The personal subplots — Ford and Debbie’s affair is tumultuous, Tench’s son has special needs, Carr is putting her career and relationship in jeopardy by committing to the project — draw the least from the real story, and they lack the specificity of the rest. But all three characters are tremendous showcases for Torv (inserting a lot to read between the lines of Dr. Carr’s reserved presentation), McCallany (genuine and human in what could be the most thankless of the three roles), and, especially, Groff. The real John E. Douglas has inspired so many fictional serial killer hunters (Jack Crawford in the various Hannibal Lecter adaptations, for starters), who have in turn inspired so many more imitators, that there should be no meat left on this particular bone.
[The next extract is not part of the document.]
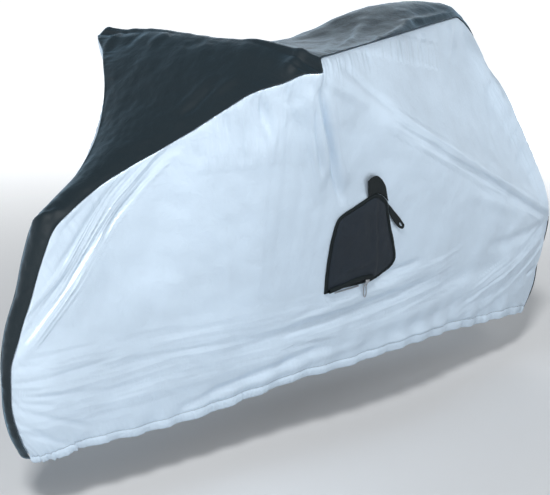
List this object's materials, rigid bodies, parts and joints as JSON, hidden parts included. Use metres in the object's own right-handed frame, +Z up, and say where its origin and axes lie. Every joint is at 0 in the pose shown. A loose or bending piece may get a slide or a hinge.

But Groff plays Ford as the young exposed nerve that he is, never quite fitting in out in the real world — it’s a running gag that nobody believes him when he says he’s from New York — and surprised, afraid, and at times a little excited to realize how easy he finds it to talk to men like Ed Kemper or Richard Speck (Jack Erdie).

Penhall also figures out the kind of basic structure that’s eluded a lot of Netflix drama. It’s not quite Case of the Week, but Ford and Tench get involved in plenty of short-term investigations that both provide practical demonstrations of what they’re learning while keeping each hour feeling relatively distinct and whole. The subject matter is more of a binge stumbling block than the pacing, which is mostly assured once you get past the first hour. One notable exception: many episodes open with brief glimpses of Dennis Rader, the Kansas man who will become known as the BTK Killer. He’ll presumably be Ford and Tench’s target in a second season, but his scenes here play like teases without the substance so much of the rest of Mindhunter has; after a while, I began to wish Netflix had a “Skip BTK” option to go along with “Skip Intro.”

Rader and a few other bumps aside, this is a fascinating, surprisingly restrained debut season. The world may not need another serial killer drama, but this one justifies its existence not only by being so good, but by showing the foundation so many others have been built upon.